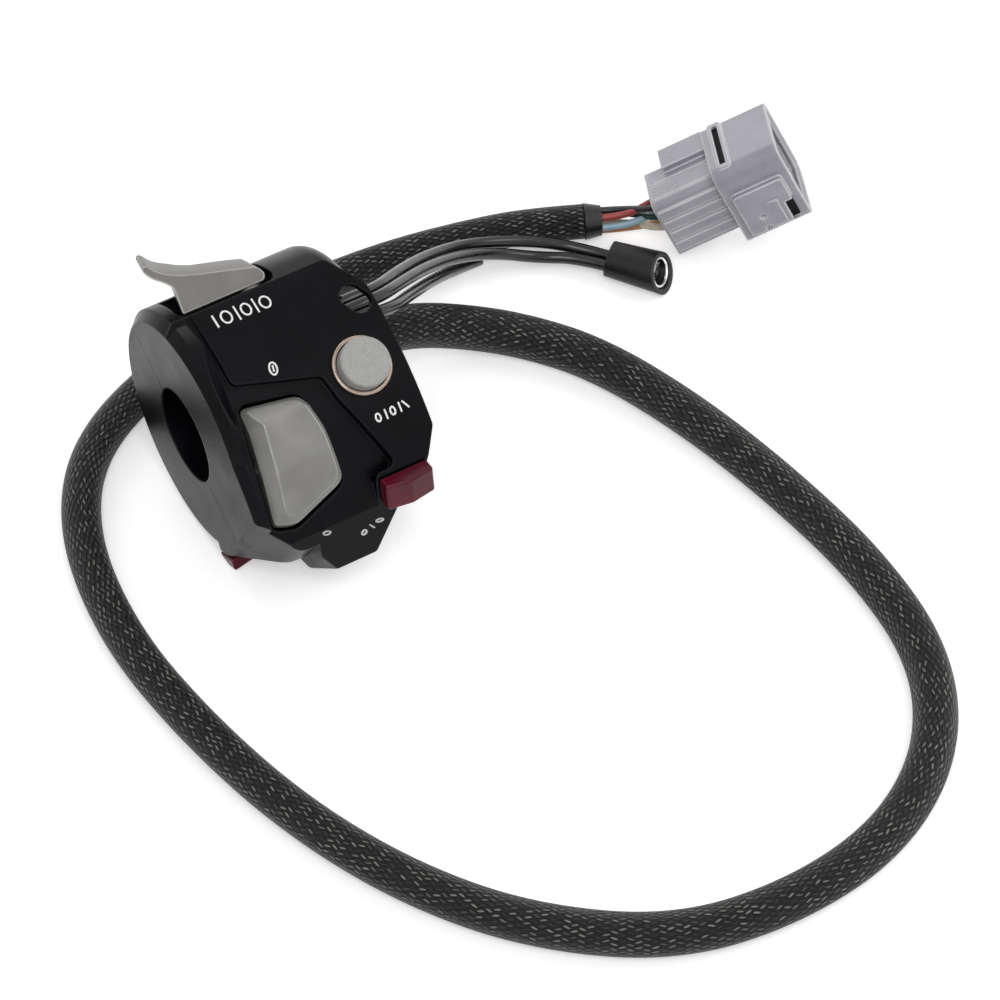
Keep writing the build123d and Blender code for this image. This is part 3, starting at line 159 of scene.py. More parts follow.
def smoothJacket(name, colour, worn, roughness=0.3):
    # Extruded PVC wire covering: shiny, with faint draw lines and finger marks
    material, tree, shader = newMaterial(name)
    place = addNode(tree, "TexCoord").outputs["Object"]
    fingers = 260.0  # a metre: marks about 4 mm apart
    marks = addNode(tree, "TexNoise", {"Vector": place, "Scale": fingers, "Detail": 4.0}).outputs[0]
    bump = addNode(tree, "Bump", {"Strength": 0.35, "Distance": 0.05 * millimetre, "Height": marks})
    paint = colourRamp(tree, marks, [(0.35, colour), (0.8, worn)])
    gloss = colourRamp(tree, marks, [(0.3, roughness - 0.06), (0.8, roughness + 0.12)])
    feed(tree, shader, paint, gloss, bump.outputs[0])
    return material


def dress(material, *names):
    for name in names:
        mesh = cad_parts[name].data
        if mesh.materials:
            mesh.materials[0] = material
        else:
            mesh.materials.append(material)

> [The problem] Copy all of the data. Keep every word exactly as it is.

> [Written answer]
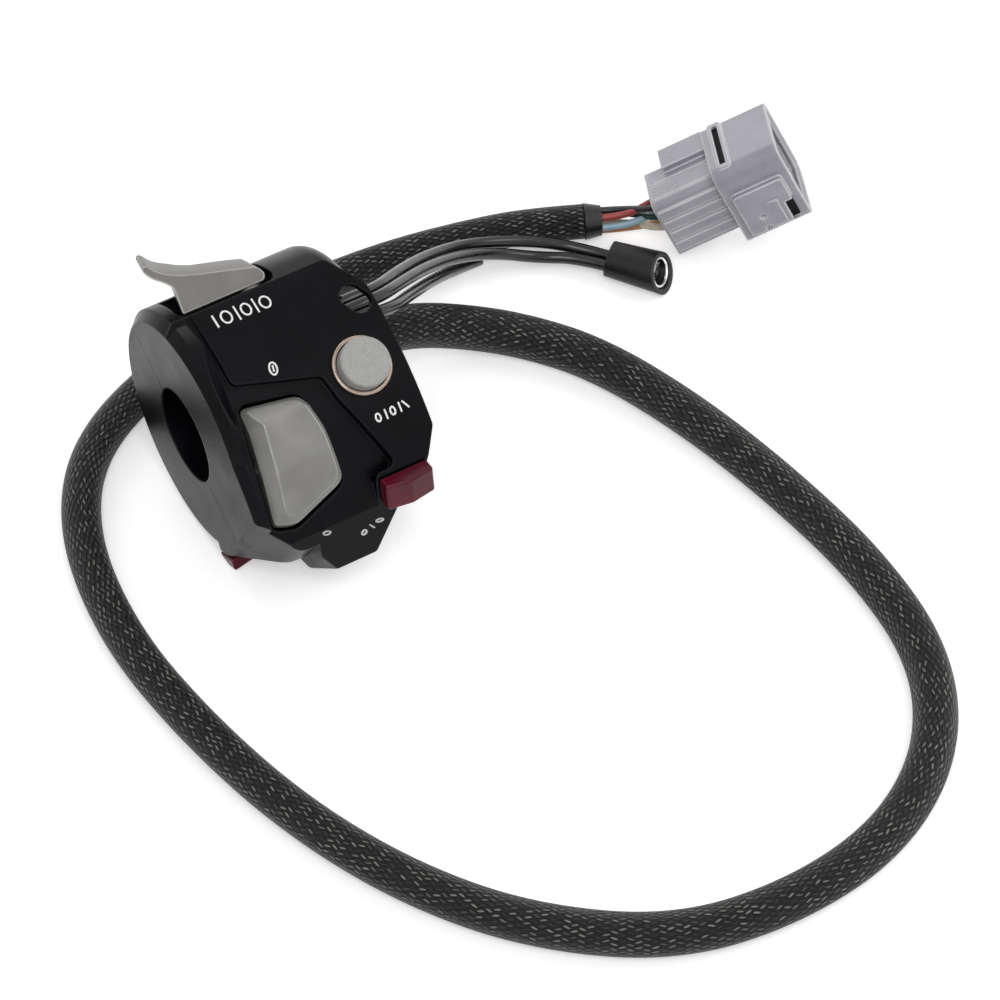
Keep writing the build123d and Blender code for this image. This is part 3, starting at line 159 of scene.py. More parts follow.
def smoothJacket(name, colour, worn, roughness=0.3):
    # Extruded PVC wire covering: shiny, with faint draw lines and finger marks
    material, tree, shader = newMaterial(name)
    place = addNode(tree, "TexCoord").outputs["Object"]
    fingers = 260.0  # a metre: marks about 4 mm apart
    marks = addNode(tree, "TexNoise", {"Vector": place, "Scale": fingers, "Detail": 4.0}).outputs[0]
    bump = addNode(tree, "Bump", {"Strength": 0.35, "Distance": 0.05 * millimetre, "Height": marks})
    paint = colourRamp(tree, marks, [(0.35, colour), (0.8, worn)])
    gloss = colourRamp(tree, marks, [(0.3, roughness - 0.06), (0.8, roughness + 0.12)])
    feed(tree, shader, paint, gloss, bump.outputs[0])
    return material


def dress(material, *names):
    for name in names:
        mesh = cad_parts[name].data
        if mesh.materials:
            mesh.materials[0] = material
        else:
            mesh.materials.append(material)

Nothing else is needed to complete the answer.